Ein Boykott soll Hartz IV zumindest zeitweise behindern. Das Interesse in der Demo hält sich in Grenzen. Und dennoch: Polizeischutz für das Arbeitsamt. Ein paar Langzeitarbeitslose und Aktivisten sorgen für Nervosität. Die Demonstranten wollen mit Arbeitsvermittlern diskutieren und dokumentieren das auf Video.

O-Ton:
»Guten Tag.«

O-Ton:
»Warum nicht?..«

O-Ton:
»Das dürfen wir nicht. Melden Sie sich bitte an bei unserem Kollegen.«

O-Ton:
»Ich bin zuständig für Öffentlichkeitsarbeit oder Pressearbeit. Gehen Sie bitte aus dem Haus.«

O-Ton:
»Würden Sie bitte das Haus verlassen.«

Seit 1990 hat sich die Zahl der Industriebeschäftigten fast halbiert.
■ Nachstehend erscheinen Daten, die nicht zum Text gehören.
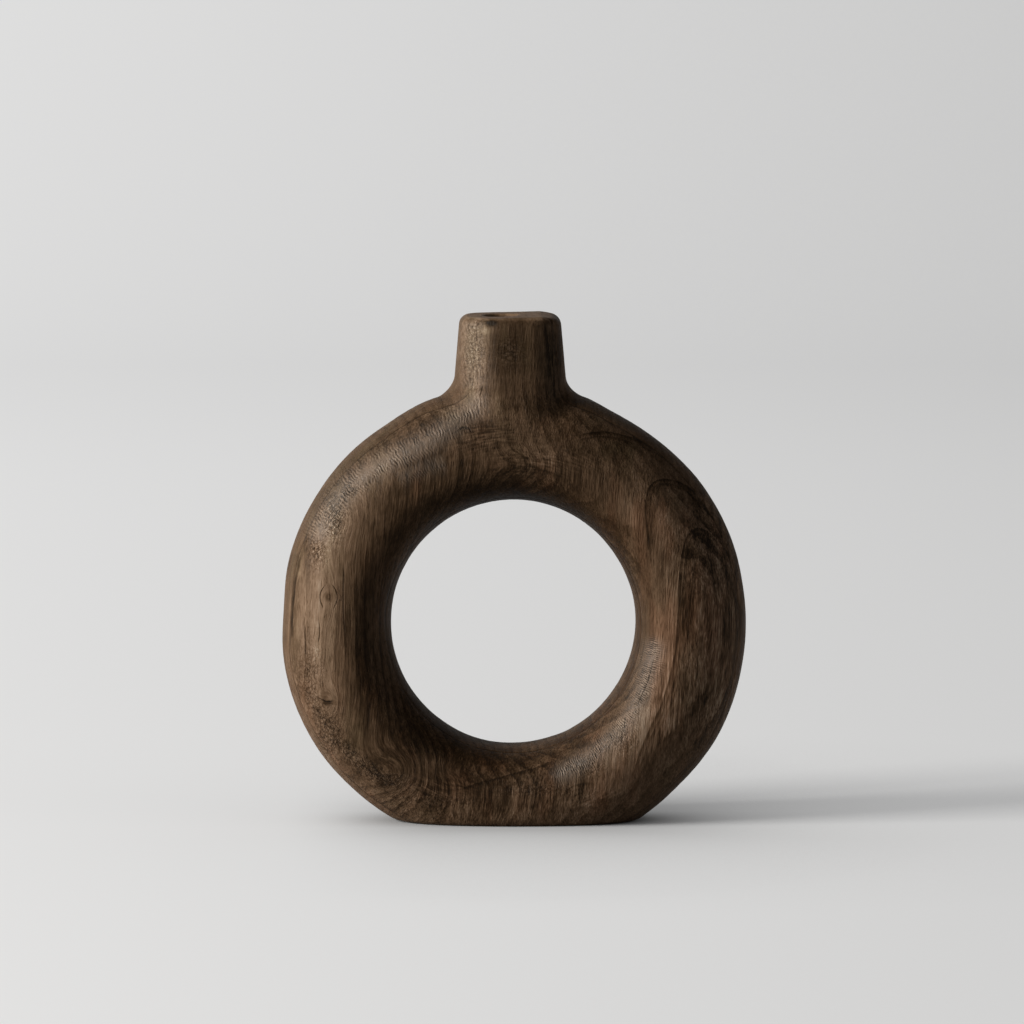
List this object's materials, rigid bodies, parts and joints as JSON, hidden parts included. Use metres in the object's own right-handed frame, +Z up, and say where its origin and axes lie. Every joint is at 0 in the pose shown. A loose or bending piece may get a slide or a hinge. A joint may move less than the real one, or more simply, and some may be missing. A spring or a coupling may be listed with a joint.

Die Belzer GmbH. Werkzeuge werden hier hergestellt. Noch. In wenigen Wochen wird die Produktion eingestellt, nach Spanien verlagert. 43 Mitarbeiter haben bereits die Kündigungen in der Tasche. Die meisten haben Jahrzehnte lang in dem Unternehmen malocht.

O-Ton:
»Ich habe eine unheimliche Wut im Bauch, muss ich ganz ehrlich sagen. Nicht nur auf die, die unsere Arbeitsplätze kaputt machen, sondern auch auf die, die die Gesetze geändert haben, weil die uns alle in den Topf der angeblich nichtwilligen Arbeitslosen schmeißen, und wir abgestempelt werden, als würden wir gar nicht mehr arbeiten wollen, obwohl man uns beim Arbeitsamt schon ganz klar sagt: Für Sie ist eigentlich keine Aussicht mehr, überhaupt noch einen Job zu bekommen.«

O-Ton:
»Ich denke mal, ich muss irgendwie jeden Job annehmen, den man mir anbietet. Aber, im Grunde genommen, ich kann mir einen Strick nehmen.«

O-Ton:
»Die Leute, die natürlich jetzt immer gearbeitet haben... die nicht gearbeitet haben. Also da sehe ich nicht ein, dass ich, wo ich Jahrzehnte eingezahlt habe, dann in den gleichen Pott reingeschmissen werden soll. Und dafür bestraft werde.«

3 Uhr nachmittags. Michael Scheuermann macht sich keine allzu großen Sorgen wegen Hartz IV. Erst mal abwarten und Bier trinken.